January is the month, awash with ticket offers, when I revisit show’s I’ve loved and catch up with those I wasn’t sure about, certainly at full price, and this is the first of six, and the first of the catch-up’s.
It’s based on the 1933 film, itself based on a novel, which was made to tap dance America out of the Great Depression. It’s the archetypal Broadway show, but it didn’t get there until 1980. It’s director died on the afternoon of the opening, but no-one involved was told until the curtain call. When it got to London in 1984, life imitated art when a chorus girl had to take over from both the lead and her standby and went on to take the lead role and start a glittering career. That was Catherine Zeta-Jones.
My thirty-something self took against it then, finding it unoriginal, the story vacuous and the production deeply old-fashioned. A short while later, I said this at my interview for the Laurence Olivier Awards panel when I was asked what I thought about it winning the Best Musical award (it beat one of my favourite shows, The Hired Man). When I discovered one of its producers was on the interview panel, I was astonished that I got through. One of my biggest faux pas’ ever. After this second exposure, the serious theatre-goer in me still finds in unoriginal, vacuous and old-fashioned, but the good-time guy melts at the ensemble tap dances, bright neon sets and sheer spectacle, let alone the talent on the stage. I’m not sure I’ve ever been quite so ambivalent about a show.

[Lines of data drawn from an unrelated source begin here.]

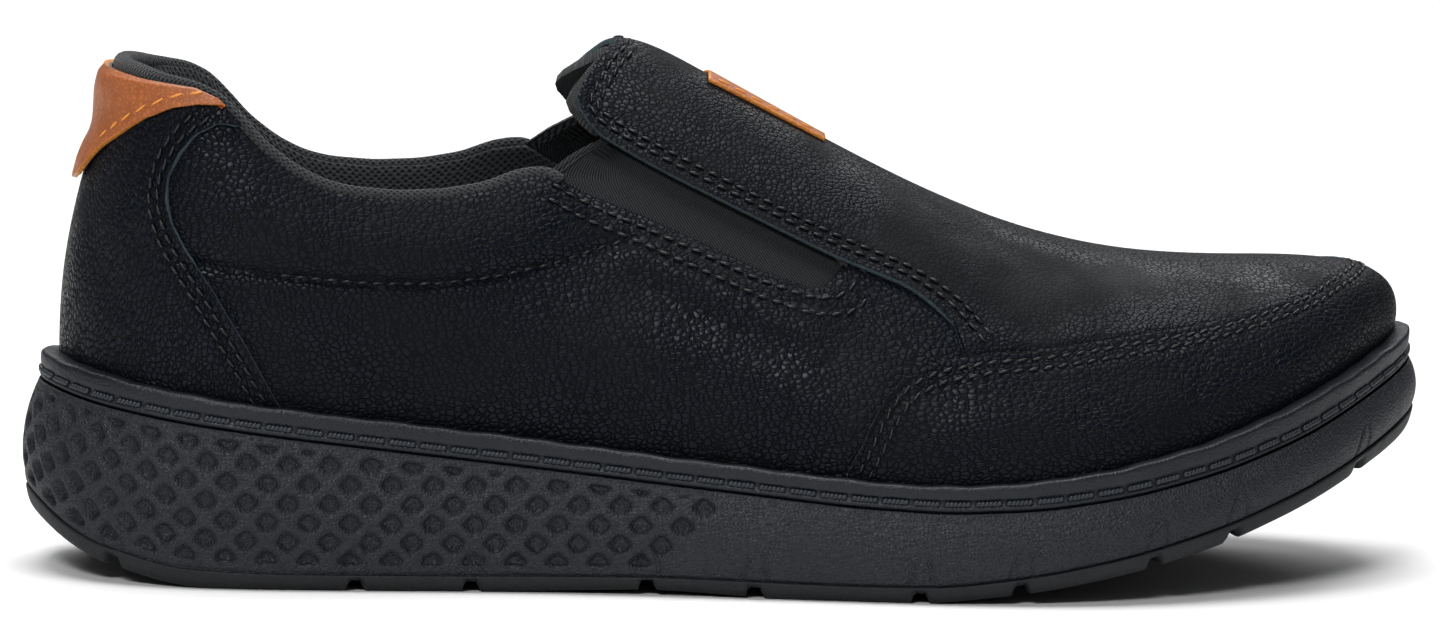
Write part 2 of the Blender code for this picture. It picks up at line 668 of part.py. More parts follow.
def main():
    for old in list(bpy.data.objects):
        bpy.data.objects.remove(old, do_unlink=True)
    build_outsole()
    build_midsole()
    build_welt()
    build_insole()
    build_upper()
    build_vamp()
    build_mudguard()
    build_counter()
    build_heel_tab()
    build_gore("gore_lateral", 1)
    build_gore("gore_medial", -1)
    build_tag()


main()
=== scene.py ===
"""A right-foot slip-on loafer in black pebbled leather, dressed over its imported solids.

X runs from heel to toe, Y towards the inner side of the foot and Z up. Tables are in millimetres.
A place on the shoe is given as a share, 0 at the heel and 1 at the toe along the sole's edge, above 0 on
the outer (lateral) side and below 0 on the inner one, with a climb in mm up the leather from the sole.
"""
import math

import bmesh
import bpy
import numpy as np
from mathutils import Matrix, Vector


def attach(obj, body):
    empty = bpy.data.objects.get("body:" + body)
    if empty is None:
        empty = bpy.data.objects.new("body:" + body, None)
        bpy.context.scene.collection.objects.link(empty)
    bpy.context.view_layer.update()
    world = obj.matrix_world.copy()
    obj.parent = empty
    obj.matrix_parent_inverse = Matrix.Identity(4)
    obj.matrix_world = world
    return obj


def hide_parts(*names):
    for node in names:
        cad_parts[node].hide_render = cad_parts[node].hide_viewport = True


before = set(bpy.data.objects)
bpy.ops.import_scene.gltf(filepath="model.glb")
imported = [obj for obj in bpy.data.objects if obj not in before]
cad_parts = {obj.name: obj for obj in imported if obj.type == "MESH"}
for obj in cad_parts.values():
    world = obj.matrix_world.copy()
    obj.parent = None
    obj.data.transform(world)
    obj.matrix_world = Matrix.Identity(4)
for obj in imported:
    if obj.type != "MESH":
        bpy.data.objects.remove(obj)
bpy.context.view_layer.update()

MM = 0.001

# The last and the sole, as the solids have them, mm
FEATHER_DROP = 1.0          # the upper meets the sole this far below the welt's top
FEATHER_INSET_TOE = 7.0     # from the sole's outline in to the upper's foot
FEATHER_INSET_HEEL = 9.0
PAD_SWELL = 2.6             # how far the padded collar stands out
RIB_ROUND = 0.035
LINE_ROUND = 5.0

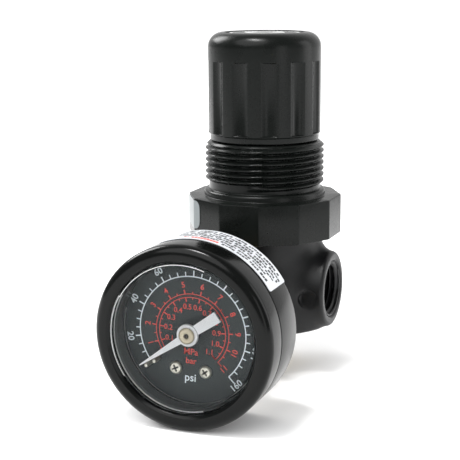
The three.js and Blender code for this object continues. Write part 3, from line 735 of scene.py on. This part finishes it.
# ---- Gauge case, bezel, lens, dial, pointer and label ----
def make_gauge_case():
    inner, neck_r, seat_r = CASE_R - CASE_WALL, 5.4, 17.5
    shell = lathe([
        (neck_r, CASE_BACK, 0.2), (CASE_R, CASE_BACK, 1.5), (CASE_R, 0, 0.18), (inner, 0, 0.05),
        (inner, -0.7, 0.05), (seat_r, -0.7, 0), (seat_r, -1.6, 0), (inner, -1.6, 0.05),
        (inner, CASE_BACK + CASE_WALL, 0.5), (neck_r, CASE_BACK + CASE_WALL, 0.1),
    ], 160, ring=True)
    hole = rod(1.5, CASE_BACK - 1, CASE_BACK + 2)
    holes = [mesh_of("hole", [moved(hole, y=y)], on_gauge) for y in (CASE_SCREW_Y, -CASE_SCREW_Y)]
    mesh = carved(mesh_of("case_shell", [shell], on_gauge), *holes)
    piece("case_shell", mesh, GAUGE_BLACK, "housing", ["gauge_case"])


def make_bezel():
    seat_r, rear, seat = 19.9, 0.3, 6.1
    ring = lathe([
        (seat_r, rear, 0), (CASE_R, rear, 0.18), (CASE_R, BEZEL_FRONT, 2.2),
        (OPENING_R + 0.6, BEZEL_FRONT, 0.35), (OPENING_R, BEZEL_FRONT - 0.6, 0.2),
        (OPENING_R, seat, 0.05), (seat_r, seat, 0),
    ], 160, ring=True, steps=8)
    build("bezel_ring", [ring], GAUGE_BLACK, "housing", ["gauge_bezel"], on_gauge)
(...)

It may be the first juke-box musical, before the term was coined, as it brings together Warren & Dubin songs from a number of places, including Keep Young & Beautiful, I Only Have Eyes For You, We’re in the Money, and Lullaby of Broadway. I can dispense with the story by saying a leading lady is injured and a chorus girl takes over and becomes a star. It has one of the best opening scenes, as the curtain rises teasingly on something like forty pairs of legs tap dancing. There’s more bright smiles and jazz hands than a musicals regular gets in a years worth of shows. The late Gower Champion’s original dances and Randy Skinner’s musical staging and new choreography, presumably with a nod to Busby Berkley’s work on the film, are conventional but thrilling nonetheless. The design is loud, brash, glitzy, colourful, sparkly, but old-fashioned. Sheena Easton was indisposed, but her standby C J Johnson was sensational. In fact, it’s an excellent cast, with Clare Halse as chorus-girl-becomes-star Peggy Sawyer and Tom Lister as Julian Marsh, the director of the show-within-the-show, Pretty Lady.
Leave your brain at home and go for the dancing, the dazzle and the spectacle. Ambivalent I may be, but I’m also glad I went.
Very much my thoughts. And no one should make the mistake to watch a serious play with an important message, originally produced at the Matinee when you see an evening performance of this. Seeing The Jungle in the afternoon made this less enjoyable for me although I totally love the tapdancing.
Jungle to 42nd Street is virtually interplanetary travel !
Exactly! I didn’t plan to see 42nd Street on this trip but didn’t get other rush tickets.